La présence de M. Burns à ces discussions est un fait unique et il répètera ce que Washington a toujours dit: que l'Iran doit suspendre l'enrichissement, que la secrétaire d'État Condoleezza Rice est prête à rencontrer son homologue «n'importe quand, n'importe où» si l'Iran s'exécute et qu'il encourt «plus de sanctions» s'il ne le fait pas, a dit Mme Perino.

Néanmoins, l'initiative américaine a été perçue par les experts comme un changement de direction considérable.

La rencontre de Genève est «très importante parce que la stratégie antérieure ne marchait pas», a dit l'expert Vali Nasr sur CNN. «Cela veut dire que cette administration considère l'approche diplomatique beaucoup plus sérieusement et veut tenter quelque chose».

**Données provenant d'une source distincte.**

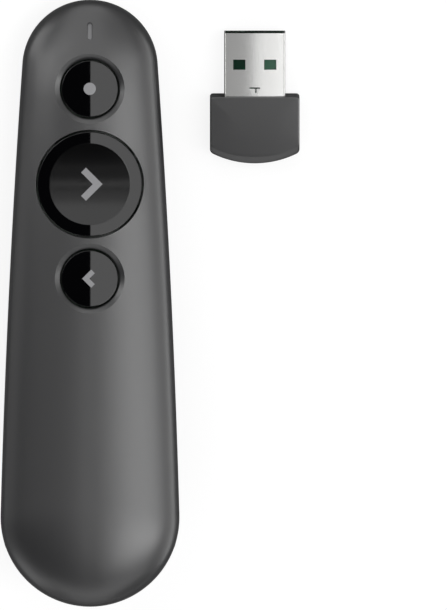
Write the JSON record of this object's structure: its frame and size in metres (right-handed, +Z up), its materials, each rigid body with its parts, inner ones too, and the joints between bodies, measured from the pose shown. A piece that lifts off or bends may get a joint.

En envoyant un diplomate d'un tel niveau, l'administration Bush paraît donner raison, dans ses derniers mois, à ceux qui, en Europe ou aux États-Unis, disaient que la crise iranienne ne pouvait être résolue sans une forte implication diplomatique américaine.

L'une des grandes attentes du régime iranien passe en effet pour être celle de garanties de sécurité. Or M. Bush a toujours refusé d'écarter le recours à la force contre l'Iran.

Les discussions de Genève ont été précédées de tirs de missiles iraniens, de grandes manoeuvres iraniennes et israéliennes et d'une rhétorique belliqueuse.

L'envoi de M. Burns à Genève «montre combien nous pensons sérieusement ce que nous disons, quand nous disons que nous voulons essayer de résoudre ceci par des moyens diplomatiques», a dit Mme Perino.

Le gouvernement américain veut croire que les sanctions du Conseil de sécurité, celles des États-Unis et de l'Union européenne commencent à produire leur effet.

Certains diplomates européens disent voir les signes d'un «débat» nouveau en Iran sur la question nucléaire, a également relevé par Mme Perino.

Echaudés par des années de dialogue infructueux et compliqué avec les Iraniens, les Européens, qui ont pris en charge les discussions avec le soutien des Américains, se veulent cependant prudents.

«J'ai parlé longuement avec les Iraniens», résumait mardi le chef de la diplomatie française Bernard Kouchner. «Il n'y avait rien sur le fond qui avançait. Nous continuerons (à dialoguer), mais il faut savoir qu'on a déjà beaucoup essayé».

Mercredi, le Guide suprême iranien, l'ayatollah Ali Khamenei, a déclaré que si «l'Iran a décidé de participer aux négociations», il «n'acceptera aucune menace» et «aucune puissance ne pourra priver l'Iran de la technologie nucléaire».

Les discussions de samedi, adossées à une offre de coopération multiple faite à l'Iran, visent à préparer le «cadre» de «pré-négociations», les négociations proprement dites restant conditionnées à la suspension de l'enrichissement, selon un diplomate européen.